Today – Jesus invites us to follow his tracks so that we may live a life of self-sacrifice in world driven by “selfies.”  You see, Jesus knows how we can find meaning and purpose and eternal life in the world just as the ski instructor knows how to get you down the mountain.  Jesus also knows that just having this information in our heads will never change our lives or change the world – it has to move from our heads to our feet.  Trace this life of self-sacrifice into your life – Jesus tells us.  Make my ways – your ways. 

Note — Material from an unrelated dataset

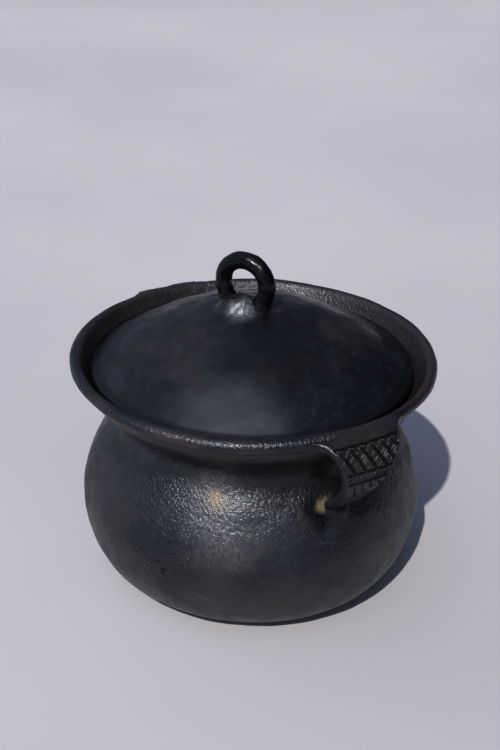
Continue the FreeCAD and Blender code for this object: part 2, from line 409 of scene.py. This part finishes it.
STRAP_MIDDLE = [  # (radius, height) of the strap's outer face, from inside the lip to inside the belly
    (135.2, 180.6),
    (138.6, 181.3),
    (142.3, 180.7),
    (147.7, 177.9),
    (152.6, 171.2),
    (154.0, 161.0),
    (151.0, 147.0),
    (142.5, 131.5),
    (130.5, 117.4),
    (120.0, 108.6),
]
STRAP_HALF_WIDTH = [  # distance along the strap, half width
    (0, 48.0),
    (1, 46.0),
    (4, 40.0),
    (7, 34.0),
    (10, 30.4),
    (14, 28.4),
    (23, 25.2),
    (35, 21.0),
    (44, 18.6),
    (55, 15.8),
    (64, 13.6),
    (78, 11.2),
    (100, 10.6),
]
STRAP_THICKNESS = 8.4
STRAP_THINNING = 1.2  # how much thinner the strap is at its foot
STRAP_EDGE = 2.6
ROOT_DEPTH = 3.0  # how far the smeared root reaches into the wall

# Bands of the incised pattern, as distances along the strap.
LATTICE = (13.6, 34.6)
ROPE = (35.9, 44.0)
ZIGZAG = (45.3, 62.9)
LATTICE_PITCH = 8.6
ROPE_STROKES = 10


def strap_half_width(along):
    table = np.array(STRAP_HALF_WIDTH)
    return np.interp(along, table[:, 0], table[:, 1])


def incised_lines():
    """Line segments of the pattern, as (along, across) ends, width and depth in millimetres."""
    lines = []

    def add(start, end, width, depth):
        lines.append((start, end, width, depth))

    def edge(along):
        return 0.93 * float(strap_half_width(along))

    for along in (LATTICE[0], LATTICE[1], ROPE[1], ZIGZAG[1]):
        add((along, -edge(along)), (along, edge(along)), 1.15, 1.2)
    for i in range(-4, 4):
        top = i * LATTICE_PITCH + 1
        add((LATTICE[0], top), (LATTICE[1], top + 12.5), 1.35, 1.35)
        if i % 2 == 1 or i > 1:
            add((LATTICE[0], top + 7.5), (LATTICE[1] - 5, top - 2.5), 0.95, 0.9)
        for k in range(4):
            start = LATTICE[0] + 2.0 + 4.6 * k
            left = top + 1.6 + 2.6 * k
            add((start, left + 5.4), (start + 4.2, left + 1.2), 0.6, 0.65)
    half = edge(ROPE[0])
    for i in range(ROPE_STROKES):
        start = -half + 2 * half * i / ROPE_STROKES
        add((ROPE[1] - 1.2, start), (ROPE[0] + 0.6, start + 7.5), 0.95, 1.0)
    for i in range(4):
        left = -10.0 + 6.4 * i
        corner = (ZIGZAG[1] - 3.0 - 2.5 * i, left + 3.5)
        add((ZIGZAG[0] + 2.5, left), corner, 0.85, 0.8)
        add(corner, (corner[0] - 2.0, left + 6.5), 0.7, 0.6)
    return lines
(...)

These days I have fewer and fewer hours with my teenage daughters.  The proportion of waking hours parents spend with their children drops from 35% as elementary students to 14% as teenagers.   Yet – I know that if I have taught my daughters about the One to trace their lives after – I will no longer need to worry about their own footprints – I will know the One whose footprints they are following. 
When we choose to follow the footsteps of Jesus – all of the challenges of raising children, living in our households, going to school, building a business will find a purposeful, authentic, and joyful way of living.  Thanks be to God!  Amen.